### Scripts that build objects

⁂

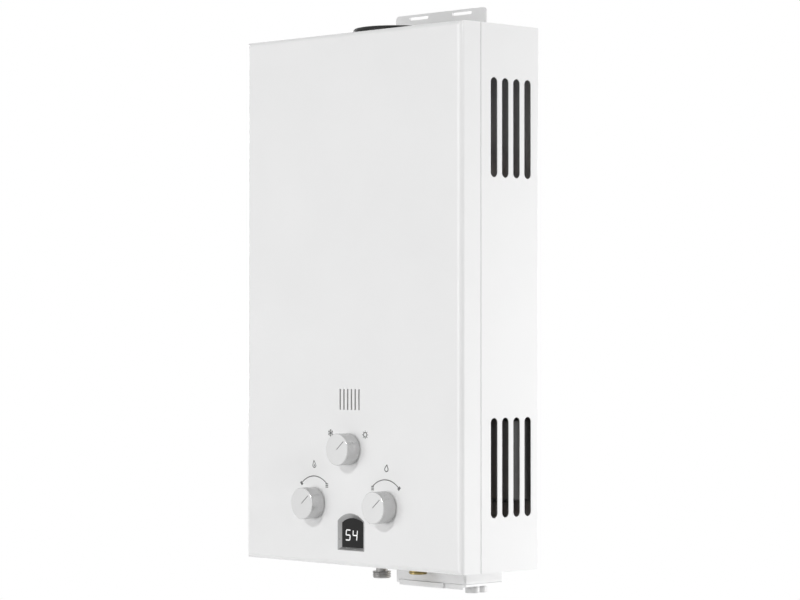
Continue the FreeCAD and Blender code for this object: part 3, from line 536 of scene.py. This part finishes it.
sun_centre = on_cover(across=0.025, up=0.1454)
sun_radius = 0.0026
sun_line = 0.0012
ray_from = 0.0041
ray_length = 0.0010
ray_line = 0.0009
sun = bmesh.new()
curved_stroke(sun, sun_radius, sun_line, 0, 360, sun_centre)
for turn in range(0, 360, 45):
    stroke(sun, ray_length, ray_line, turn, sun_centre + spoke(turn, ray_from))
printed("mark_sun", sun)


drop_taper = 0.3
inner_shorter = 2.6
inner_lean = 0.6


def drop_edge(shape, radius, height, lean, foot):
    """The outline of a drop that stands on its foot: a circle drawn up to a point."""
    ring = bmesh.ops.create_circle(shape, segments=40, radius=radius)["verts"]
    upright = Matrix.Rotation(math.radians(90), 3, "X")
    bmesh.ops.rotate(shape, verts=ring, cent=(0, 0, 0), matrix=upright)
    for vert in ring:
        rise = min(1.0, max(0.0, vert.co.z / radius))
        vert.co.x = vert.co.x * (1 - rise) ** drop_taper + lean * rise ** 2
        vert.co.z = vert.co.z + (height - 2 * radius) * rise ** 2
    bmesh.ops.translate(shape, verts=ring, vec=foot + Vector((0, 0, radius)))
    return [edge for edge in shape.edges if edge.verts[0] in ring]


def drop_outline(shape, radius, height, lean, line, foot):
    """A drop printed as a line, a little thicker at its point."""
    outer = drop_edge(shape, radius, height, lean, foot)
    inner_height = height - inner_shorter * line
    inner_foot = foot + Vector((0, 0, line))
    inner = drop_edge(shape, radius - line, inner_height, lean * inner_lean, inner_foot)
    bmesh.ops.bridge_loops(shape, edges=outer + inner)


drop = bmesh.new()
drop_foot = on_cover(across=0.0584, up=0.1056)
drop_outline(drop, radius=0.0033, height=0.0086, lean=0.0008, line=0.0012, foot=drop_foot)
printed("mark_drop", drop)

flame = bmesh.new()
flame_foot = on_cover(across=-0.0571, up=0.1062)
drop_outline(flame, radius=0.0031, height=0.0090, lean=-0.0008, line=0.0011, foot=flame_foot)
core_foot = flame_foot + Vector((0, 0, 0.0018))
core_edge = drop_edge(flame, radius=0.0009, height=0.0030, lean=0.0003, foot=core_foot)
bmesh.ops.contextual_create(flame, geom=core_edge)
printed("mark_flame", flame)

arc_radius = 0.0298
arc_line = 0.0011
arc_half = 43
block_beyond = 2
block_length = 0.0044
block_width = 0.0030
rung_width = 0.0042
rung_line = 0.0011
rung_step = Vector((0, 0, 0.0018))
for role, side in (("gas", -1), ("water", 1)):
    arc = bmesh.new()
    knob_low, knob_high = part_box("knob_" + role)
    arc_centre = (knob_low + knob_high) / 2
    arc_centre.y = cover_low.y
    curved_stroke(arc, arc_radius, arc_line, -arc_half, 2 * arc_half, arc_centre)
    turn = side * (arc_half + block_beyond)
    stroke(arc, block_length, block_width, turn, arc_centre + spoke(turn, arc_radius))
    top_rung = arc_centre + spoke(-side * arc_half, arc_radius)
    for count in range(3):
        stroke(arc, rung_line, rung_width, 0, top_rung - count * rung_step)
    printed("arc_" + role, arc)


# Display: a thin bezel in satin silver let into the cover, a black pane behind it
# and two lit digits, made up of straight segments that lean a little.
silver = finish("satin_silver", tone(170), roughness=0.3, metallic=0.85)
shades(silver, noise(silver, grains=30), tone(166), tone(174))
gloss(silver, noise(silver, grains=400), low=0.24, high=0.36)
dress(silver, "display_bezel")
pane = finish("black_pane", tone(30), roughness=0.14, specular=0.2)
shades(pane, noise(pane, grains=40), tone(27), tone(33))
dress(pane, "display_lens")
dress(black_moulding, "display_module")

lit = finish("lit_segment", tone(235), roughness=0.4)
shades(lit, noise(lit, grains=300), tone(225), tone(240))
shader_of(lit).inputs["Emission Color"].default_value = (*tone(236, -1), 1)
shader_of(lit).inputs["Emission Strength"].default_value = 0.35

digit_height = 0.0124
digit_width = 0.0078
digit_bar = 0.0013
digit_gap = 0.0003
digit_slant = 0.1
digit_thickness = 0.00008
digit_base = cover_low.z + 0.0276
digit_left = {"5": -0.0100, "4": 0.0010}
digit_segments = {"5": "afgcd", "4": "fgbc"}
bar_reach = digit_width - digit_bar
bar_rise = (digit_height - digit_bar) / 2
segments = {
    "a": (0, bar_rise, 90),
    "b": (bar_reach / 2, bar_rise / 2, 0),
    "c": (bar_reach / 2, -bar_rise / 2, 0),
    "d": (0, -bar_rise, 90),
    "f": (-bar_reach / 2, bar_rise / 2, 0),
    "g": (0, 0, 90),
}
pane_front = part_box("display_lens")[0].y
for name, left in digit_left.items():
    digit = bmesh.new()
    digit_middle = Vector((left + digit_width / 2, pane_front, digit_base + digit_height / 2))
    for key in digit_segments[name]:
        across, up, turn = segments[key]
        length = (bar_reach if turn else bar_rise) - digit_gap
        stroke(digit, length, digit_bar, turn, digit_middle + Vector((across, 0, up)))
    for vert in digit.verts:
        vert.co.x += (vert.co.z - digit_base) * digit_slant
    thicken(digit, digit_thickness)
    finished("digit_" + name, digit, lit, "heater")


# Knobs: turned aluminium with a polished barrel and a satin face, each on a brass
# spindle that turns in a brass gland. A dark line in the face points to the
# setting. The barrel is painted darker than the face, a painted shade.
def tool_lines(material, distance):
    """The lines that the lathe's tool leaves along a distance."""
    track = material.node_tree.nodes.new("ShaderNodeCombineXYZ")
    material.node_tree.links.new(distance, track.inputs["X"])
    return noise(material, grains=2500, where=track.outputs["Vector"])


def knob_metal(name, centre, face):
    """Aluminium turned about a centre, smoother behind the depth of its face and painted darker
    there as painted shade.
    """
    material = finish(name, tone(224), roughness=0.28, metallic=0.95)
    tree = material.node_tree
    shader = shader_of(material)
    radius = tree.nodes.new("ShaderNodeVectorMath")
    radius.operation = "LENGTH"
    tree.links.new(place(material, (1, 0, 1), centre), radius.inputs[0])
    depth = tree.nodes.new("ShaderNodeSeparateXYZ")
    tree.links.new(place(material, centre=centre), depth.inputs["Vector"])
    shades(material, tool_lines(material, radius.outputs["Value"]), tone(200), tone(212))
    edge = {"start": face - centre.y + 0.0001, "end": face - centre.y + 0.0003}
    # Painted shade: behind the depth of the face, the barrel's colour is painted darker.
    painted_barrel_shade = tree.nodes.new("ShaderNodeVectorMath")
    painted_barrel_shade.operation = "SCALE"
    tree.links.new(shader.inputs["Base Color"].links[0].from_socket, painted_barrel_shade.inputs[0])
    tree.links.new(spread(tree, depth.outputs["Y"], 1.0, 0.88, **edge), painted_barrel_shade.inputs["Scale"])
    tree.links.new(painted_barrel_shade.outputs["Vector"], shader.inputs["Base Color"])
    tree.links.new(spread(tree, depth.outputs["Y"], 0.28, 0.16, **edge), shader.inputs["Roughness"])
    relief(material, tool_lines(material, depth.outputs["Y"]), depth=0.0003, strength=0.7)
    return material


pointer_turn = 50
pointer_length = 0.0142
pointer_line = 0.0008
pointer_groove = 0.0004
pointer_fill = 0.9
for role in ("season", "gas", "water"):
    knob_low, knob_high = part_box("knob_" + role)
    knob_centre = (knob_low + knob_high) / 2
    dress(knob_metal("knob_metal_" + role, knob_centre, knob_low.y), "knob_" + role)
    dress(yellow_brass, "spindle_" + role, "gland_" + role)
    groove = Vector((knob_centre.x, knob_low.y + pointer_groove, knob_centre.z))
    pointer_middle = groove + spoke(pointer_turn, pointer_length / 2)
    pointer = bmesh.new()
    stroke(pointer, pointer_length, pointer_line, pointer_turn, pointer_middle)
    thicken(pointer, pointer_groove * pointer_fill)
    finished("pointer_" + role, pointer, ink, role + "_knob")


# Studio: a pale floor below, a white surround, soft lamps in front, above, at both
# sides and behind to the right, and the camera at the object's right.
def looked_at(tree):
    """One where the camera looks, straight or by way of metal or glass, and none elsewhere."""
    rays = tree.nodes.new("ShaderNodeLightPath")
    seen = rays.outputs["Is Camera Ray"]
    for kind in ("Is Glossy Ray", "Is Transmission Ray"):
        seen = maths(tree, "MAXIMUM", seen, rays.outputs[kind])
    return seen


floor_drop = 1.3
floor_size = 6.0
floor_glow = 0.22
floor_shape = bmesh.new()
bmesh.ops.create_grid(floor_shape, x_segments=1, y_segments=1, size=floor_size / 2)
bmesh.ops.translate(floor_shape, verts=floor_shape.verts, vec=(0, 0, cad_low.z - floor_drop))
floor_mesh = bpy.data.meshes.new("floor")
floor_shape.to_mesh(floor_mesh)
floor_shape.free()
floor = bpy.data.objects.new("floor", floor_mesh)
bpy.context.scene.collection.objects.link(floor)
floor_paint = finish("floor_paint", tone(250), roughness=0.9)
floor_mesh.materials.append(floor_paint)
floor_tree = floor_paint.node_tree
floor_light = spread(floor_tree, looked_at(floor_tree), 0.0, floor_glow)
floor_tree.links.new(floor_light, shader_of(floor_paint).inputs["Emission Strength"])
shader_of(floor_paint).inputs["Emission Color"].default_value = (1, 1, 1, 1)

surround_fill = 0.24
surround_white = 1.0
surround = bpy.data.worlds.new("surround")
surround.use_nodes = True
bpy.context.scene.world = surround
sky = surround.node_tree
sky.nodes.clear()
backdrop = sky.nodes.new("ShaderNodeBackground")
backdrop.inputs["Color"].default_value = (1, 1, 1, 1)
sky_light = spread(sky, looked_at(sky), surround_fill, surround_white)
sky.links.new(sky_light, backdrop.inputs["Strength"])
output = sky.nodes.new("ShaderNodeOutputWorld")
sky.links.new(backdrop.outputs["Background"], output.inputs["Surface"])


def softbox(name, bearing, rise, distance, width, height, watts):
    """A soft lamp, by its bearing from the front towards +X and its angle above the middle."""
    light = bpy.data.lights.new(name, "AREA")
    light.shape = "RECTANGLE"
    light.size = width
    light.size_y = height
    light.energy = watts
    lamp = bpy.data.objects.new(name, light)
    bpy.context.scene.collection.objects.link(lamp)
    turn = math.radians(bearing)
    lift = math.radians(rise)
    flat = math.cos(lift)
    outwards = Vector((flat * math.sin(turn), -flat * math.cos(turn), math.sin(lift)))
    lamp.location = (cad_low + cad_high) / 2 + distance * outwards
    lamp.rotation_euler = (-outwards).to_track_quat("-Z", "Y").to_euler()


softbox("key", bearing=8, rise=24, distance=5.0, width=0.4, height=0.4, watts=69)
softbox("front", bearing=-20, rise=-2, distance=3.0, width=1.3, height=1.8, watts=23.5)
softbox("barrels", bearing=82, rise=14, distance=4.0, width=0.4, height=0.4, watts=36)
softbox("side", bearing=151, rise=-8, distance=3.4, width=1.0, height=1.8, watts=66)
softbox("left", bearing=-112, rise=8, distance=3.4, width=1.0, height=1.4, watts=40)

camera_place = (2.2398, -2.2665, -0.3595)
camera_tilt = 90.632
camera_turn = 45.512
camera_lens = 125.72
camera_sensor = 36
camera = bpy.data.objects.new("camera", bpy.data.cameras.new("camera"))
bpy.context.scene.collection.objects.link(camera)
camera.location = camera_place
camera.rotation_euler = (math.radians(camera_tilt), 0, math.radians(camera_turn))
camera.data.lens = camera_lens
camera.data.sensor_width = camera_sensor
bpy.context.scene.camera = camera
bpy.context.scene.view_settings.view_transform = "Standard"
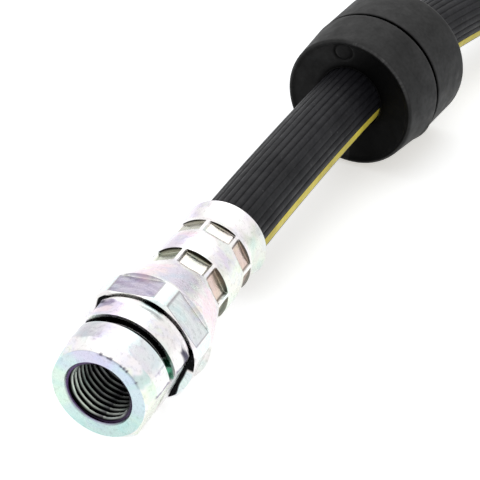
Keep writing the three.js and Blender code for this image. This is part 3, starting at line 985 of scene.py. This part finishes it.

⁂

### Given instruction
Extract the first line above and each line after it up to and including the one with "inner_lean = 0.6", please, exactly and with nothing else.

### Written reply
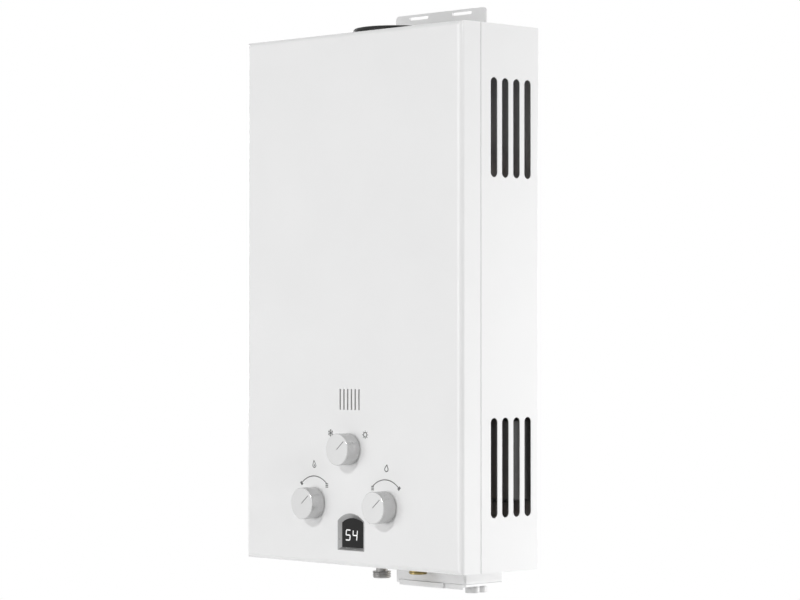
Continue the FreeCAD and Blender code for this object: part 3, from line 536 of scene.py. This part finishes it.
sun_centre = on_cover(across=0.025, up=0.1454)
sun_radius = 0.0026
sun_line = 0.0012
ray_from = 0.0041
ray_length = 0.0010
ray_line = 0.0009
sun = bmesh.new()
curved_stroke(sun, sun_radius, sun_line, 0, 360, sun_centre)
for turn in range(0, 360, 45):
    stroke(sun, ray_length, ray_line, turn, sun_centre + spoke(turn, ray_from))
printed("mark_sun", sun)


drop_taper = 0.3
inner_shorter = 2.6
inner_lean = 0.6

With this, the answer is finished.